The polls underscore the tricky position Prime Minister Chris Luxon finds himself as his three-party government nears the halfway mark of its first term.
New Zealand is deep in an economic mire, with GDP falling by two per cent last year, and in an existential and divisive debate over the place of Maori, fuelled by an unpopular government reform.
The political and economic environment has denied Mr Luxon any sort of honeymoon with Kiwi voters.
An analysis by NZ outlet The Overhang shows it is the second-least popular first-term government of the past half-century.
In the authoritative TVNZ poll, released on Monday, Mr Luxon's National party has fallen to 34 per cent (down three per cent), with coalition partners ACT on nine per cent and NZ First on five per cent.

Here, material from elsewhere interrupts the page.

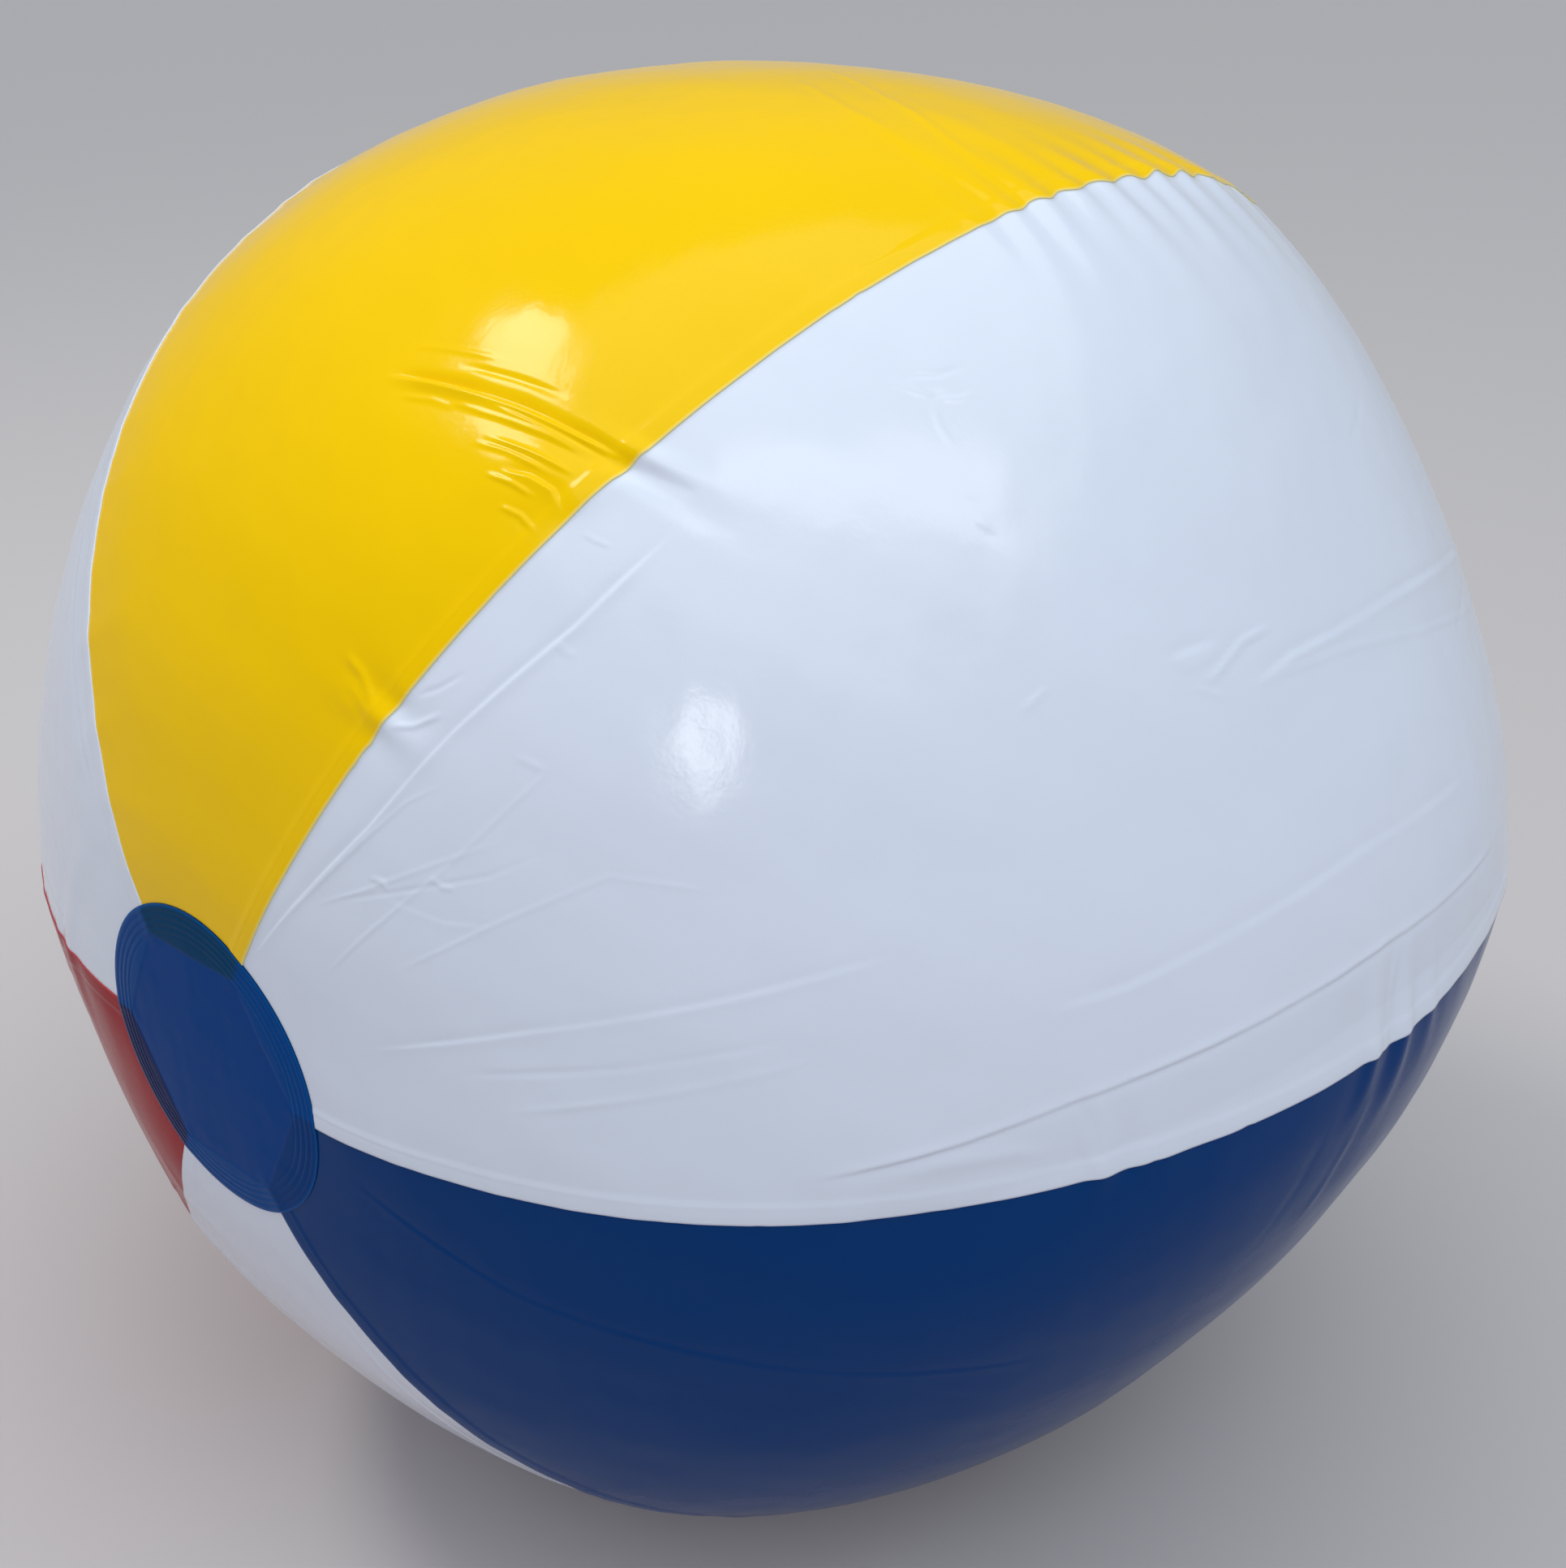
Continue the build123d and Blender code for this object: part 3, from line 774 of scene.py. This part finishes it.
def build_valve():
    """All pieces of the valve by node name; outlines are (r, z) or (x, z) in valve millimetres."""
    made = {}

    def drape(x, y, z):
        return x, y, z + film_level(x, y)

    # weld flange under the film; its inner lip shows in the hole
    ring = [(10.4, -0.45), (11.6, -0.42), (12.6, -0.56), (18.9, -0.56), (18.9, -1.2), (10.4, -1.25)]
    ring = fillet(ring, 0.22)
    made["valve_flange"] = lathe("visual_valve_flange", ring, 128, drape)

    # soft funnel with fold rings, from the flange down to the stem's foot
    top_r, foot_r = 11.7, 6.1
    top_z, foot_z = -1.15, -15.1
    fold_rings = 4
    outer, inner = [], []
    for t in np.linspace(0, 1, 40):
        bulge = math.sin(math.pi * t)
        r = top_r + (foot_r - top_r) * (t + 0.05 * bulge)
        r += 0.16 * math.cos(2 * math.pi * fold_rings * t) * bulge
        z = top_z + (foot_z - top_z) * t
        thick = 0.62 - 0.2 * bulge
        outer.append((r, z))
        inner.append((r - thick, z))

    def skirt_shape(x, y, z):
        share = np.clip((z - foot_z) / (top_z - foot_z), 0, 1)
        return x, y, z + film_level(x, y) * share

    made["valve_skirt"] = lathe("visual_valve_skirt", outer + inner[::-1], 112, skirt_shape)

    # stem: rolled mouth rim, straight tube, foot
    mouth = [(3.5, -2.05), (5.0, -2.05), (5.0, -4.2), (4.8, -4.6)]
    tube_foot = [(4.8, -13.6), (5.0, foot_z), (6.3, -15.25), (6.3, -15.98), (3.5, -15.98)]
    stem = fillet(mouth + tube_foot, [0.3, 0.35, 0.2, 0.2, 0.3, 0.3, 0.25, 0.25, 0.2])
    made["valve_stem"] = lathe("visual_valve_stem", stem, 96)

    # strap on the stem with its knuckle
    knuckle = 0.72
    bar = [(4.6, -3.3), (7.7, -3.2)]
    bar += arc_outline(knuckle, -50, 180, 16, hinge_x, hinge_z)
    bar += [(7.4, -2.42), (4.6, -2.45)]
    made["plug_strap"] = prism("visual_plug_strap", bar, -1.0, 1.0, "y", 0.12)

    # plug: domed cap, tapered nub with a sealing bead, pull tab and hinge ears
    nub = [(0.0, -6.5), (2.2, -6.5), (2.5, -6.2), (2.62, -5.6), (3.3, -3.2), (3.42, -2.9)]
    nub += [(3.32, -2.6), (3.36, -2.0)]
    cap = [(5.3, -1.98), (5.6, -1.7), (5.6, -0.9), (5.25, -0.5), (4.6, -0.4), (4.2, -0.52)]
    cap += [(2.2, -0.46), (0.0, -0.42)]
    plug = lathe("visual_valve_plug", nub + cap, 96)
    tab = (
        [(-3.2, -2.1), (-3.2, 2.1), (-6.8, 2.1)]
        + arc_outline(2.45, 100, 260, 18, -6.55, 0.0)
        + [(-6.8, -2.1)]
    )
    pieces = [prism("tab", tab, -1.86, -0.86, "z", 0.28)]
    for x in (-6.4, -7.3, -8.2):
        rib = [(x - 0.18, -1.0), (x + 0.18, -1.0), (x + 0.12, -0.68), (x - 0.12, -0.68)]
        pieces.append(prism("rib", rib, -1.6, 1.6, "y", 0.06))
    for side in (-1, 1):
        ear = [(3.8, -1.95), (7.6, -1.92)]
        ear += arc_outline(knuckle, -60, 150, 16, hinge_x, hinge_z)
        ear += [(7.5, -1.0), (3.8, -0.9)]
        a, b = sorted((side * 1.12, side * 2.28))
        pieces.append(prism("ear", ear, a, b, "y", 0.12))
    made["valve_plug"] = joined(plug, *pieces)

    # check flap: thin disc with a raised rim and its hinge tab
    flap = [(0.0, -16.02), (4.2, -16.02), (4.45, -16.06), (4.55, -16.2)]
    flap += [(4.45, -16.36), (4.1, -16.4), (3.6, -16.36), (0.0, -16.38)]
    disc = lathe("visual_check_flap", flap, 72)
    tab = [(3.6, -1.3), (4.9, -1.3), (4.9, 1.3), (3.6, 1.3)]
    made["check_flap"] = joined(disc, prism("flap_tab", tab, -16.38, -16.04, "z", 0.1))
    return made


def cut_valve_hole(panel):
    """Round hole in the film around the valve."""
    hole_radius, reach = 12.0, 8.0
    outline = [(0.0, reach), (hole_radius, reach), (hole_radius, -reach), (0.0, -reach)]
    cutter = lathe("cutter", outline, 160)
    mod = panel.modifiers.new("hole", "BOOLEAN")
    mod.operation = "DIFFERENCE"
    mod.solver = "EXACT"
    mod.object = cutter
    apply_modifiers(panel)
    bpy.data.objects.remove(cutter)


# ------------------------------------------------------------------ materials
def new_material(name):
    """Material, its node tree and its shader."""
    mat = bpy.data.materials.new(name)
    mat.use_nodes = True
    tree = mat.node_tree
    shader = tree.nodes["Principled BSDF"]
    return mat, tree, shader


def vinyl(name, colour, rough, shine_level, tint=None, mottling=0.05, edge_highlight=None):
    """Glossy calendered film: slight mottling, uneven gloss and a fine orange peel.

    tint names a colour attribute used instead of the colour; the last argument gives a paler colour
    painted along the cut edge as a highlight.
    """
    mat, tree, shader = new_material(name)
    nodes, links = tree.nodes, tree.links

    def add(kind, **values):
        node = nodes.new(kind)
        for key, value in values.items():
            if key in node.inputs:
                node.inputs[key].default_value = value
            else:
                setattr(node, key, value)
        return node

    coord = add("ShaderNodeTexCoord")
    cloud = add("ShaderNodeTexNoise", Scale=11.0, Detail=4.0, Roughness=0.55)
    links.new(coord.outputs["Object"], cloud.inputs["Vector"])
    fine = add("ShaderNodeTexNoise", Scale=900.0, Detail=2.0)
    links.new(coord.outputs["Object"], fine.inputs["Vector"])
    if tint is None:
        base = add("ShaderNodeRGB")
        base.outputs[0].default_value = (*colour, 1)
        base_out = base.outputs[0]
    else:
        base = add("ShaderNodeAttribute", attribute_name=tint)
        base_out = base.outputs["Color"]
    hsv = add("ShaderNodeHueSaturation")
    value = add("ShaderNodeMapRange")
    value.inputs["To Min"].default_value = 1 - mottling
    value.inputs["To Max"].default_value = 1 + mottling
    links.new(cloud.outputs["Fac"], value.inputs["Value"])
    links.new(base_out, hsv.inputs["Color"])
    links.new(value.outputs[0], hsv.inputs["Value"])
    painted = hsv.outputs["Color"]
    # paler colour on the cut edge: painted highlight
    if edge_highlight is not None:
        cut = add("ShaderNodeAttribute", attribute_name="painted_edge_highlight")
        mix = add("ShaderNodeMixRGB")
        mix.inputs["Color2"].default_value = (*edge_highlight, 1)
        links.new(cut.outputs["Fac"], mix.inputs["Fac"])
        links.new(painted, mix.inputs["Color1"])
        painted = mix.outputs["Color"]
    links.new(painted, shader.inputs["Base Color"])
    shine = add("ShaderNodeMapRange")
    shine.inputs["To Min"].default_value = rough * 0.8
    shine.inputs["To Max"].default_value = rough * 1.25
    patch = add("ShaderNodeTexNoise", Scale=38.0, Detail=5.0, Roughness=0.6)
    links.new(coord.outputs["Object"], patch.inputs["Vector"])
    links.new(patch.outputs["Fac"], shine.inputs["Value"])
    links.new(shine.outputs[0], shader.inputs["Roughness"])
    peel = add("ShaderNodeBump", Strength=0.08, Distance=0.0002)
    links.new(fine.outputs["Fac"], peel.inputs["Height"])
    swell = add("ShaderNodeTexNoise", Scale=120.0, Detail=3.0)
    links.new(coord.outputs["Object"], swell.inputs["Vector"])
    wave = add("ShaderNodeBump", Strength=0.16, Distance=0.0006)
    links.new(swell.outputs["Fac"], wave.inputs["Height"])
    links.new(peel.outputs["Normal"], wave.inputs["Normal"])
    links.new(wave.outputs["Normal"], shader.inputs["Normal"])
    shader.inputs["IOR"].default_value = 1.5
    shader.inputs["Specular IOR Level"].default_value = shine_level
    return mat


SLOTS = {
    "panel_yellow": "yellow_vinyl",
    "panel_white_right": "white_vinyl",
    "panel_blue": "blue_vinyl",
    "panel_white_bottom": "white_vinyl",
    "panel_red": "red_vinyl",
    "panel_white_left": "white_vinyl",
}
# the last colours of the yellow, blue and red films are painted highlights along their cut edges
MATERIALS = {
    "yellow_vinyl": vinyl(
        "yellow_vinyl", (0.900, 0.545, 0.0003), 0.13, shine_level=0.11, edge_highlight=(0.86, 0.74, 0.30)
    ),
    "white_vinyl": vinyl("white_vinyl", (0.705, 0.740, 0.865), 0.15, mottling=0.02, shine_level=0.34),
    "blue_vinyl": vinyl(
        "blue_vinyl", (0.0002, 0.038, 0.175), 0.17, shine_level=0.05, edge_highlight=(0.03, 0.10, 0.30)
    ),
    "red_vinyl": vinyl(
        "red_vinyl", (0.340, 0.0006, 0.0060), 0.17, shine_level=0.03, edge_highlight=(0.42, 0.06, 0.07)
    ),
    "disc_vinyl": vinyl("disc_vinyl", None, 0.20, tint="underlay_glow_highlight", shine_level=0.02),
    "valve_vinyl": vinyl("valve_vinyl", (0.640, 0.680, 0.720), 0.30, shine_level=0.45),
}


def finish_piece(obj, node, body, slot):
    """Gives a piece its material, hides the CAD part of the node it stands for and, where it has one,
    puts it on its body.
    """
    obj.data.materials.clear()
    obj.data.materials.append(MATERIALS[slot])
    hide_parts(node)
    if body:
        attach(obj, body)


for node, middle in PANELS.items():
    panel = build_panel(node, middle)
    if node == "panel_white_left":
        cut_valve_hole(panel)
    finish_piece(panel, node, "ball", SLOTS[node])
for node, side in (("end_disc_front", -1), ("end_disc_back", 1)):
    disc = build_disc(node, side)
    finish_piece(disc, node, "ball", "disc_vinyl")
valve = build_valve()
for node, body in (
    ("valve_flange", "ball"),
    ("valve_stem", "stem"),
    ("plug_strap", "stem"),
    ("valve_plug", "plug"),
    ("check_flap", "flap"),
    ("valve_skirt", None),
):
    finish_piece(valve[node], node, body, "valve_vinyl")
# the skirt is put on no body: the points at its top and foot are found but not used, and its place is
# baked into its mesh
start = Vector(valve_point(0, 0, -1.6))
end = Vector(valve_point(0, 0, -15.0))
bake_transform(valve["valve_skirt"])

# ------------------------------------------------------------------ floor
bpy.ops.mesh.primitive_grid_add(
    x_subdivisions=8, y_subdivisions=8, size=24, location=(0, 0, floor_z)
)
floor = bpy.context.object
floor.name = "floor"
mat, tree, shader = new_material("floor")
shader.inputs["Base Color"].default_value = (0.54, 0.49, 0.50, 1)
shader.inputs["Roughness"].default_value = 0.85
floor.data.materials.append(mat)


# ------------------------------------------------------------------ light
def soft_light(
    name, azimuth, elevation, distance, width, height, radiance, colour, roll=0.0, shape="RECTANGLE"
):
    """Flat lamp aimed at the ball, with angles in degrees and lengths in metres.

    Azimuth 0 is at -Y and turns towards +X. Radiance sets how bright the lamp's mirror image is.
    """
    data = bpy.data.lights.new(name, "AREA")
    data.shape = shape
    data.size = width
    data.size_y = height
    data.energy = radiance * math.pi * width * height
    data.color = colour
    lamp = bpy.data.objects.new(name, data)
    a, e = math.radians(azimuth), math.radians(elevation)
    away = Vector((math.sin(a) * math.cos(e), -math.cos(a) * math.cos(e), math.sin(e)))
    lamp.location = away * distance
    turn = Matrix.Rotation(math.radians(roll), 4, "Z")
    lamp.rotation_euler = (away.to_track_quat("Z", "Y").to_matrix().to_4x4() @ turn).to_euler()
    bpy.context.scene.collection.objects.link(lamp)


soft_light("window_right", 78, 54, 1.7, 1.20, 0.30, 3.4, (0.90, 0.97, 1.0), roll=-24)
soft_light("lamp_front", 38, 26, 1.5, 0.17, 0.22, 9.0, (1.0, 1.0, 1.0), shape="ELLIPSE")
soft_light("window_left", -62, 59.5, 1.7, 0.62, 0.30, 14.0, (1.0, 0.98, 0.92), shape="ELLIPSE")

sun_data = bpy.data.lights.new("overhead", "SUN")
sun_data.energy = 1.95
sun_data.angle = math.radians(85)
sun_data.color = (0.86, 0.97, 1.0)
overhead = bpy.data.objects.new("overhead", sun_data)
overhead.rotation_euler = Vector((0.24, -0.06, 1.0)).to_track_quat("Z", "Y").to_euler()
bpy.context.scene.collection.objects.link(overhead)

world = bpy.data.worlds.new("studio")
bpy.context.scene.world = world
world.use_nodes = True
tree = world.node_tree
background = tree.nodes["Background"]
where = tree.nodes.new("ShaderNodeTexCoord")
split = tree.nodes.new("ShaderNodeSeparateXYZ")
ramp = tree.nodes.new("ShaderNodeValToRGB")
tree.links.new(where.outputs["Generated"], split.inputs[0])
tree.links.new(split.outputs["Z"], ramp.inputs["Fac"])
tree.links.new(ramp.outputs["Color"], background.inputs["Color"])
# a pale band at the horizon continues the floor, with a calmer sky over it
sky = (
    (0.0, (0.41, 0.41, 0.42)),
    (0.05, (0.40, 0.40, 0.41)),
    (0.28, (0.21, 0.22, 0.23)),
    (1.0, (0.20, 0.23, 0.25)),
)
while len(ramp.color_ramp.elements) < len(sky):
    ramp.color_ramp.elements.new(0.5)
for element, (place, colour) in zip(ramp.color_ramp.elements, sky):
    element.position = place
    element.color = (*colour, 1)

# ------------------------------------------------------------------ camera
distance_in_radii = 2.897
right = Vector((0.7458, 0.6656, -0.0285)).normalized()
forward = Vector((-0.6068, 0.6611, -0.4414)).normalized()
up = right.cross(forward).normalized()
right = forward.cross(up).normalized()
camera_data = bpy.data.cameras.new("camera")
camera_data.lens = 45.3
camera_data.sensor_width = 36
camera_data.shift_x = 0.0089
camera_data.shift_y = -0.0091
camera_data.clip_start = 0.01
camera = bpy.data.objects.new("camera", camera_data)
axes = Matrix((right, up, -forward)).transposed().to_4x4()
camera.matrix_world = Matrix.Translation(-forward * distance_in_radii * mean_radius) @ axes
bpy.context.scene.collection.objects.link(camera)
bpy.context.scene.camera = camera
bpy.context.scene.view_settings.view_transform = "Standard"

Opposition Labour is up four per cent to 33 per cent, with the left bloc pipping the right to a parliamentary majority in New Zealand's electoral system courtesy of support partners the Greens (10 per cent) and the Maori Party (four per cent).
Mr Luxon has also fallen to a 22 per cent rating as preferred prime minister, ahead of Labour leader Chris Hipkins on 17 per cent.
Another poll released by waste-watch group Taxpayers Union, conducted by right-aligned pollster Curia, has the left bloc ahead for the first time since 2022.
Concerningly for Mr Luxon, the question of whether Kiwis think the country is going in the right direction or wrong direction - considered a key metric by political analysts - is dominated by the negative, and at the worst level since taking office.
"We're working incredibly hard ... I'm working 20 hours a day a lot, seven days a week, as is our team to make sure we're delivering for New Zealanders," Mr Luxon told TVNZ.
"We're doing everything we can in a very tough set of circumstances."
Given the economic gloom, Mr Luxon has made 2025 "the year that New Zealand goes for growth", putting the turnaround at the centre of his government's agenda.
"I know it's been tough for New Zealanders. There's some relief in there and some green shoots with lower inflation, lower interest rates, tax relief, rising levels of confidence," he said.
"This job is about growth, growth, growth this year. That's so important. Growth creates higher-paying and more jobs and that's what it's all about."
The polling is far from terminal for the government given it is roughly 20 months to the next election.
Mr Hipkins, who on these numbers would return to the office he briefly held in 2023 after Dame Jacinda Ardern's resignation, said Labour had a long way to go.
"I think New Zealanders have seen enough of this government to know that it's taking the country backwards but we know we have to get out there and earn every single vote," he said.